On MSNBC's The Ed Show Monday night, New York Times sports columnist William Rhoden defended NBC sportscaster Bob Costas's controversial comments, made during halftime of an NFL game Sunday night, on the murder-suicide committed by Kansas City Chief player Jovan Belcher, even agreeing to the idea that the NFL commissioner try to ban players from owning guns.
Costas had quoted an anti-gun screed by sports columnist Jason Whitlock, in part: "Our current gun culture ensures that more and more domestic disputes will end in the ultimate tragedy, and that more convenience-store confrontations over loud music coming from a car will leave more teenage boys bloodied and dead. Handguns do not enhance our safety. They exacerbate our flaws, tempt us to escalate arguments, and bait us into embracing confrontation rather than avoiding it." (Video below.)
Rhoden went on to chide the Kansas City Chiefs for playing their scheduled game Sunday.
I really applaud Costas and Whitlock. I don't think that enough voices can be raised against this gun ownership. Yes. But the problem you have, Ed, is number one, they shouldn't have played the game. That shows you that the priorities are off from day one. They should not have played that game. But once again, the money wins out. Obviously, I think that they'd probably do it in the NBA. Yes, you have to discourage people from carrying guns, and particularly in the National Football League, with everything that's going on about the clear connection now between mental health and brain damage and erratic behavior exacerbated in probably one of the most violent games on earth.
Romeo Crenell said that Belcher was a leader. He was always sitting up in the front of the room. And he was one of the first guys in drills. We didn`t see this coming. And that's the problem. Number one, they are not trained to see it coming.

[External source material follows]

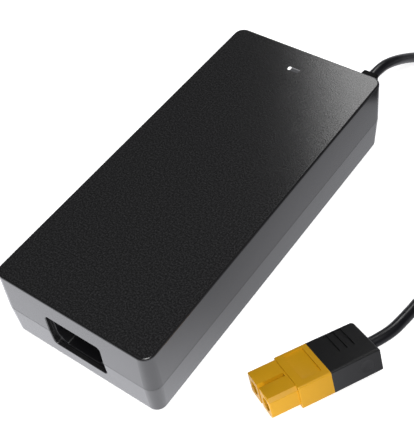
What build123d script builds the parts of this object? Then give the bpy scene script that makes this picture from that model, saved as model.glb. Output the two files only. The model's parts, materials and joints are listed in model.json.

So it's -- the gun lobby is just so overwhelming. I think that if athletes, for example, who if they are looking for a new civil rights campaign, I think this is it. Those people, those athletes, high profile athletes who are really sick and tired of this, I think this is their civil rights campaign, to get guns off the street."
Schultz even suggested that perhaps the NFL could insist players couldn't own guns. Rhoden loved the vague notion:
SCHULTZ: I think the culture of the NFL, Mr. Rhoden, is you have a bunch of young players who have a lot of money early in life. Not all of them make the right decisions. They have the pressure to keep their job. They have injuries. We just don`t know everything that surrounded this. All of a sudden, a firearm is involved. My question, is there anything the NFL can do to prevent this kind of stuff?
RHODEN: Yes. Tragically, I think the question is no. You can`t -- it would be great if Roger Goodell could say, OK, if -- as a condition of coming into this league --
SCHULTZ: Every company has rules.
RHODEN: Well, you can try it. I mean, I would love to see him try it. But I think you get into Constitutional issues. I just think it's much deeper than that, Ed. This is a weapons culture. And I just think that I would love to see it happen. But even if we talk about hunting and that type of thing, our -- as a society, our attitude toward the taking of life and how we define who lives, who doesn't live.
SCHULTZ: If we don't have the conversation now, when are we going to have it? And I commend Bob Costas for what he did last night. It took a great deal of courage. The Wayne LaPierres of the world are always going to be around heckling and going after it and fear mongering. They've got a history of that.
Rhoden has a history as well...of awkwardly mixing sports and liberal politics. He called for the cancellation of the 2003 NCAA men's basketball tournament because of the impending war in Iraq, and once argued it would help America's world image if the University of Alabama hired a black football coach. More recently, he suggested NFL quarterback Michael Vick's dog fights -- in which losing dogs were drowned or electrocuted -- were no worse than hunting trips.